There are just way too many features on this wrist computer so we won’t go into detail. Here is what you can do with your Suunto X10:
::Altitude: Suunto X10 can calculate the altitude from the current barometric pressure, which is more sensitive and accurate than the altitude measurement with the GPS, and is also available when the GPS is off. However you have to watch out substantial barometric pressure changes. A general rule is that a 10 m change in altitude equals 1.2 hPa in the barometric pressure at sea level and 0.5 hPa at 8000 m. Also keep in mind the number reported on the altimeter is always with reference to another point such as -5m, +340m, etc instead of with reference to sea level. You’ll have to set this reference altitude but if you do not know the current altitude, you can go to the position display and check the altitude with the GPS.
::Barometer: When you are at the barometer screen you can see the barometric pressure at sea level in a graphical presentation of the barometric pressure development during the last 6 hours in 15-minute intervals. YOu can also read the absolute barometric pressure in your current location.
::Alarm: It is not only time alarm folks. With Suunto X10 you can also set weather alarm and altitude alarms. The barometric alaram function informs you when the barometric pressure changes more than 4 hPa (0.118 inHg) in 3 hours. This is a typically used metheorological value for rapid weather change. And if you have the GPS on the weather alarm can detect weather changes even when the altitude is changing.
::Compass: Compass first off works without the need for GPS mode to be on. This is VERY useful if you want to save battery. In this mode you have the circular north indicator, cardinal and half-cardinal point (N, SW, etc..), and also heading in degrees.
There is a nice feature in compass called bearing lock: This feature helps you follow a certain bearing. This does what you expect it to do: You pick a desired bearing then hit START/DATA. And then you can choose the bottom row to displays the degree deviation, to the left or right, from the target bearing. In compass mode you even get to choose your declination error. Or you can turn it off and have the compass point to magnetic north.
::Navigation:In this mode you can create the routes and waypoints either on your PC or just as you go. Navigation mode should only be used when you have a destination. If you are interested in your speed/location etc you should use the activity mode.Navigation mode can show you distance, direction, estimated time of arrival and other essential information for all the waypoints of the selected route, and guides you back to your starting point.
Before you use the route function in this mode you need to create a route. You can store up to 50 routes in the memory. Each route can include 50 waypoints, ten of which can be alarm points.

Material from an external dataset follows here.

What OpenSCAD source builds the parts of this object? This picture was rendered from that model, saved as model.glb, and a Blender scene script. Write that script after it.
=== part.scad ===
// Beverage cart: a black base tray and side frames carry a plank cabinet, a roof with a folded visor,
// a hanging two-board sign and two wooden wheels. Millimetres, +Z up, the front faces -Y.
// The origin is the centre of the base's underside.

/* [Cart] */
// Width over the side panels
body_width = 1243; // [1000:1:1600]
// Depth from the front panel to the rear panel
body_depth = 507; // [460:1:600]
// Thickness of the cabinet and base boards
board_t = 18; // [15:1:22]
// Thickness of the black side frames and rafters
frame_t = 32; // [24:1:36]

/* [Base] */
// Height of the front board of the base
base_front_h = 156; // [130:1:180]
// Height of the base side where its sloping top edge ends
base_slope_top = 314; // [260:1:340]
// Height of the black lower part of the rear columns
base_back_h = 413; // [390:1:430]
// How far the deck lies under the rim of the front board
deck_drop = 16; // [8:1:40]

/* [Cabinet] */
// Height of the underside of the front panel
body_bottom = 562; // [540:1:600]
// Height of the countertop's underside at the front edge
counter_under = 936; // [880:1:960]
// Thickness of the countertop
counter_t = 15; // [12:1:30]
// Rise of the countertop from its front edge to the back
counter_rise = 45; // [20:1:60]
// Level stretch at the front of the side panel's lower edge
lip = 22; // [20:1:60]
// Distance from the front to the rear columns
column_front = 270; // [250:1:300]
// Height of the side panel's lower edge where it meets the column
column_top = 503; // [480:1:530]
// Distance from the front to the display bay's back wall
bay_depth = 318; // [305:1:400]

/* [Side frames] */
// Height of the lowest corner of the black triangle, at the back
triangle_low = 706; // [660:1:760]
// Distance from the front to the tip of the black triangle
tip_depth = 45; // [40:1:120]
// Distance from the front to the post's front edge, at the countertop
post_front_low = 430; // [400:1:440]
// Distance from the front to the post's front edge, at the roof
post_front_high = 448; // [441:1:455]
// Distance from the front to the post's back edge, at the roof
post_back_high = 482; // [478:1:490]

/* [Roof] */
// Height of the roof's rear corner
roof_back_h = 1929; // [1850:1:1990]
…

Suunto can display various kinds of information about your trip which they call the “navidata”. These include distance to finish (dtf) which displays the distance from the current location to the last waypoint (via each waypoint) in the unit of your choice, time to waypoint (ttw) which displays the estimated travel time to the next waypoint based on the current speed, estimated time of arrival (eta), estimated time enroute (ete) which is the the estimated travel time to the last waypoint on the route, based on the current speed, cross track Error (xte) which is the shortest distance from your current location to the straight line connecting the waypoints of the route, speed (spd), and finally heading (hea).

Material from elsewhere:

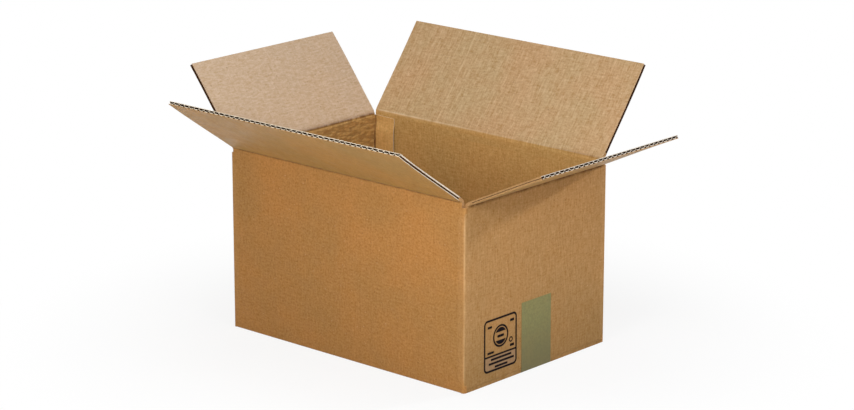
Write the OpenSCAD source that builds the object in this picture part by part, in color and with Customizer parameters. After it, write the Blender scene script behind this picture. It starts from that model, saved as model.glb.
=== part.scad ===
// Slotted shipping box of single-wall corrugated board, standing open.
// Four walls, a glue tab and two layers of bottom flaps are one folded sheet.
// The four top flaps swing on the folds at the rim, and one strip of tape holds the bottom.
// Length runs along X and width along Y. The box stands on Z = 0, centred on the origin.

/* [Box] */
// Outside length
box_l = 350; // [260:5:600]
// Outside width
box_w = 240; // [160:2:400]
// Height of the folds that carry the front and back flaps
box_h = 212; // [120:2:400]
// Length of each end flap, from its fold to its free edge
end_flap_l = 111; // [60:1:125]
// Gap left between the long flaps where they meet over the middle of the box
seam_gap = 3; // [1:0.5:8]

/* [Board] */
// Thickness of the board
board_t = 4; // [3:0.5:6]
// Distance from one flute to the next
flute_pitch = 7.75; // [6:0.25:10]
// Thickness of the flat sheet on each face of the board
liner_t = 0.5; // [0.3:0.1:0.7]
// Thickness of the fluted sheet in the middle of the board
medium_t = 0.4; // [0.3:0.1:0.6]
// Distance that the flutes stay open in from a free edge
flute_open = 20; // [5:1:40]
// Width of the crushed strip beside a fold, where the flutes are closed
crush_w = 8; // [8:1:15]
// Outside radius of a fold
fold_r = 2; // [1:0.25:3]

/* [Slots and clearances] */
// Distance from the end of the box to the side edge of a long flap
corner_in = 4; // [3:0.25:8]
// Room between a closed end flap and the wall beside it
side_clear = 0.75; // [0.5:0.25:3]
// Gap between layers of board that lie on each other
layer_gap = 0.3; // [0.1:0.1:1]
// Distance of each hinge line outside the face of its wall
hinge_out = 0.15; // [0.1:0.05:0.3]
// Distance from a hinge line to the board on either side of the fold
score_gap = 0.35; // [0.35:0.05:0.8]
// Distance that the corner slots run past the folds
slot_past = 1.5; // [1:0.25:3]

/* [Glue tab] */
// Width of the tab that joins the sheet into a sleeve
tab_w = 30; // [15:1:50]
// Length lost at each end of the tab, from its fold to its free edge
tab_taper = 10; // [0:1:25]

/* [Tape] */
// Width of the strip
tape_w = 50; // [24:1:75]
// Height that the strip reaches on the short walls
tape_rise = 80; // [30:1:95]
// Thickness of the strip
tape_t = 0.2; // [0.1:0.05:0.3]

/* [Lean of the top flaps] */
// Front flap, in degrees outwards from upright
front_lean = 55; // [-85:1:170]
// Right flap, in degrees outwards from upright
right_lean = 65; // [-85:1:170]
// Back flap, in degrees outwards from upright
back_lean = 37; // [-85:1:170]
// Left flap, in degrees outwards from upright
left_lean = 38; // [-85:1:170]

/* [Hidden] */
$fn = 48;

kraft = "#b98955";
kraft_inside = "#c79a67";
tape_green = "#7f7c4f";

// The end folds lie one layer inside the long ones, at the bottom and at the rim
layer_step = board_t + layer_gap;
end_fold_low = layer_step;
end_fold_top = box_h - layer_step;
long_flap_l = box_w / 2 - seam_gap / 2;
long_flap_w = box_l - 2 * corner_in;
end_side_in = board_t + side_clear;
end_flap_w = box_w - 2 * end_side_in;

// Depth that one form of the sheet reaches into the next, where they are joined
sheet_join = 1;

// Wave of the fluted sheet about the middle of the board.
// Angles along it, in degrees from a crest, of its bend and of the point where it meets the liner
flute_rise = board_t / 2 - liner_t - medium_t / 2;
bend_angle = 60;
mouth_angle = 150;

// Flutes that fit in a width, a whole number of them
function flute_count(width) = floor(width / flute_pitch);

// Height of the hollow under a crest, at an angle of the wave from that crest
function hollow_top(angle) = board_t / 2 - medium_t / 2 + flute_rise * cos(angle);

// Hollow under one crest, centred on x = 0
function hollow_outline(pitch) = concat(
    [[-mouth_angle / 360 * pitch, liner_t]],
    [for (angle = [-bend_angle, 0, bend_angle]) [angle / 360 * pitch, hollow_top(angle)]],
    [[mouth_angle / 360 * pitch, liner_t]]
);

// One hollow of the board: the even ones open on the outer liner, the odd ones on the inner liner
module hollow(index, pitch) {
    odd = index % 2;
    translate([0, odd * board_t])
        mirror([0, odd])
            polygon(hollow_outline(pitch));
}

// Section across the flutes, outer face on y = 0, with the hollows whose numbers are listed
module board_section(width, hollows) {
    pitch = width / flute_count(width);
    difference() {
        translate([-width / 2, 0])
            square([width, board_t]);
        for (index = hollows)
            translate([-width / 2 + index * pitch / 2, 0])
                hollow(index, pitch);
    }
}

// Numbers of all the hollows across a width, and of the two that its side edges cut open
function all_hollows(width) = [for (index = [0 : 2 * flute_count(width)]) index];
function edge_hollows(width) = [0, 2 * flute_count(width)];

// Slides a section drawn in (Y, Z) along X, centred
module along_x(width) {
    rotate([90, 0, 90])
        linear_extrude(width, center = true)
            children();
}

// Upright flap on a hinge line along X: outer face towards -Y, flutes running up.
// Its foot is cut back at 45 degrees, so that it can close onto the rim and fold down outside.
module top_flap(width, length) {
    open_from = length - flute_open;
    translate([0, hinge_out, 0]) {
        along_x(width)
            polygon([
                [0, score_gap],
                [board_t, score_gap + board_t],
                [board_t, crush_w],
                [0, crush_w]
            ]);
        translate([0, 0, crush_w - sheet_join])
            linear_extrude(open_from - crush_w + sheet_join)
                board_section(width, edge_hollows(width));
        translate([0, 0, open_from - sheet_join])
            linear_extrude(flute_open + sheet_join)
                board_section(width, all_hollows(width));
    }
}

// Sets a flap on the fold of one side: turn is the side's direction, half its distance out
module on_fold(turn, half, fold_z, lean) {
    rotate([0, 0, turn])
        translate([0, -half - hinge_out, fold_z])
            rotate([lean, 0, 0])
                children();
}

// Wall of a side, with the 45 degree cut at its rim and the rounded fold at its foot.
// under lists the points of the folded-in flap's lower face, from the fold to its free edge.
module wall_profile(low, top, flap_l, under) {
    polygon(concat(
        [[0, low + fold_r], [0, top - score_gap], [board_t, top - score_gap - board_t]],
        [[board_t, low + board_t], [flap_l, low + board_t]],
        under,
        [[fold_r, low]]
    ));
    translate([fold_r, low + fold_r])
        circle(fold_r);
}

// Front wall with its bottom flap, whose lower face is let in by the tape's thickness
module long_side() {
    tape_edge = (box_w - tape_w) / 2 - layer_gap;
    translate([0, -box_w / 2, 0])
        along_x(long_flap_w)
            wall_profile(0, box_h, long_flap_l, [
                [long_flap_l, tape_t],
                [tape_edge, tape_t],
                [tape_edge, 0]
            ]);
}

// End wall with its bottom flap, whose flutes are open along the free edge inside the box
module end_side() {
    solid_l = end_flap_l - flute_open;
    translate([0, -box_l / 2, 0]) {
        along_x(end_flap_w)
            wall_profile(end_fold_low, end_fold_top, solid_l, [[solid_l, end_fold_low]]);
        translate([0, solid_l - sheet_join, end_fold_low + board_t])
            rotate([-90, 0, 0])
                linear_extrude(flute_open + sheet_join)
                    board_section(end_flap_w, all_hollows(end_flap_w));
    }
}

// Plan of the walls, with rounded upright folds
module wall_plan() {
    difference() {
        union() {
            square([box_l - 2 * fold_r, box_w], center = true);
            square([box_l, box_w - 2 * fold_r], center = true);
            for (x = [-1, 1], y = [-1, 1])
                translate([x * (box_l / 2 - fold_r), y * (box_w / 2 - fold_r)])
                    circle(fold_r);
        }
        square([box_l - 2 * board_t, box_w - 2 * board_t], center = true);
    }
}

// The four walls between their folds, in one run round the corners
module sleeve() {
    low = end_fold_low + board_t;
    top = end_fold_top - score_gap - board_t;
    translate([0, 0, low])
        linear_extrude(top - low)
            wall_plan();
}

// The four corners between the sides, from slot to slot
module corner_posts() {
    translate([0, 0, slot_past])
        linear_extrude(end_fold_top - 2 * slot_past)
            difference() {
                wall_plan();
                square([long_flap_w, box_w], center = true);
                square([box_l, end_flap_w], center = true);
            }
}

// Tab of the left wall, glued inside the back wall, with its ends cut at a slant
module glue_tab() {
    tab_low = end_fold_low + layer_step;
    tab_top = end_fold_top - board_t - slot_past;
    translate([-box_l / 2 + board_t, box_w / 2 - board_t + sheet_join, 0])
        rotate([90, 0, 0])
            linear_extrude(board_t + sheet_join)
                polygon([
                    [-sheet_join, tab_low],
                    [0, tab_low],
                    [tab_w, tab_low + tab_taper],
                    [tab_w, tab_top - tab_taper],
                    [0, tab_top],
                    [-sheet_join, tab_top]
                ]);
}

module box_body() {
    color(kraft) {
        for (turn = [0, 180])
            rotate([0, 0, turn])
                long_side();
        for (turn = [90, 270])
            rotate([0, 0, turn])
                end_side();
        sleeve();
        corner_posts();
        glue_tab();
    }
}

module front_flap() {
    color(kraft)
        on_fold(0, box_w / 2, box_h, front_lean)
            top_flap(long_flap_w, long_flap_l);
}

module back_flap() {
    color(kraft_inside)
        on_fold(180, box_w / 2, box_h, back_lean)
            top_flap(long_flap_w, long_flap_l);
}

module right_flap() {
    color(kraft)
        on_fold(90, box_l / 2, end_fold_top, right_lean)
            top_flap(end_flap_w, end_flap_l);
}

module left_flap() {
    color(kraft_inside)
        on_fold(270, box_l / 2, end_fold_top, left_lean)
            top_flap(end_flap_w, end_flap_l);
}

// Strip of tape along the bottom seam and up both short walls.
// Between the edge of the long flaps and the fold of the end wall it runs straight, just clear of that fold.
module bottom_tape() {
    bend_x = box_l / 2 - corner_in + layer_gap;
    to_fold = [box_l / 2 - fold_r - bend_x, end_fold_low + fold_r - tape_t];
    slope = atan2(to_fold.y, to_fold.x) - asin((fold_r + hinge_out) / norm(to_fold));
    bend_z = tape_t + (box_l / 2 - bend_x) * tan(slope);
    // Shift of each bend between the sticky face and the outer face
    bend_z_out = bend_z - tape_t * tan((90 - slope) / 2);
    bend_x_out = bend_x + tape_t * tan(slope / 2);
    half_inner = [[box_l / 2, tape_rise], [box_l / 2, bend_z], [bend_x, tape_t]];
    half_outer = [[bend_x_out, 0], [box_l / 2 + tape_t, bend_z_out], [box_l / 2 + tape_t, tape_rise]];
    color(tape_green)
        rotate([90, 0, 0])
            linear_extrude(tape_w, center = true)
                polygon(concat(
                    half_inner,
                    [for (index = [2 : -1 : 0]) [-half_inner[index].x, half_inner[index].y]],
                    [for (index = [2 : -1 : 0]) [-half_outer[index].x, half_outer[index].y]],
                    half_outer
                ));
}

box_body();
front_flap();
back_flap();
right_flap();
left_flap();
bottom_tape();
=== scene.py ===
"""Open shipping box of single-wall corrugated kraft board, dressed for the render.

The sheet is drawn in millimetres and written to the meshes in metres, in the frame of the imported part.
Each flap is two thin liners with a real fluted sheet between them, so its cut edges show open flutes.
A strip of pressed board crosses each top fold and bends with the flap.
Every surface keeps the place that it had on the flat blank as its UV map, in metres:
U runs round the box, across the flutes, and V runs up the walls and flaps, along them.
"""

import bpy
import numpy as np
from mathutils import Matrix, Vector


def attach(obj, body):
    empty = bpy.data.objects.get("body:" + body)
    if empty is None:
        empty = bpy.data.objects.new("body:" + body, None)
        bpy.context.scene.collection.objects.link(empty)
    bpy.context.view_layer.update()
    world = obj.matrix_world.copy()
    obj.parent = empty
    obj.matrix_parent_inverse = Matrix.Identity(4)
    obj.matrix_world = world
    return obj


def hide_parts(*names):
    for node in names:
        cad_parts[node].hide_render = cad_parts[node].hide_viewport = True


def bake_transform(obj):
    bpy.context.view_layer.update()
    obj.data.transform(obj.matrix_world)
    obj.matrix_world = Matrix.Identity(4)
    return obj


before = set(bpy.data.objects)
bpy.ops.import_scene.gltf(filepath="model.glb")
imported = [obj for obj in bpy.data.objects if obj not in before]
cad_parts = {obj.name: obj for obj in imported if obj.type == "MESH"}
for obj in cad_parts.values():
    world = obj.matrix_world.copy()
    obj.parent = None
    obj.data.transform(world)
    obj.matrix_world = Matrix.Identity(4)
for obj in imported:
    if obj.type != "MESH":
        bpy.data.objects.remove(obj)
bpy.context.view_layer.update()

MM = 0.001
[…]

::Activity: Activity mode displays your
current performance. It is the mode you need when you want to measure and record your activity. It shows your basic info such as speed, distance traveled, time, time from start (tfs) or altitude.
You have to check out their campaign site for X10 if you’re considering buying this.
Bottom Line: There are really no “cons” about the Suunto X10. If we had to find something it would be the difficulty in pressing the buttons (but keep in mind we were pressing way too many times trying to figure out the functions).
As far as “pros” you’ve got everything we’ve talked about. Great battery life, good quality in materials used, lots of features. Once you learn how to use this (and you should before you go out into the wilderness) there’s almost no way you’d get lost.
Suunto X10 is already for sale on a few websites and the price is in the low $500’s.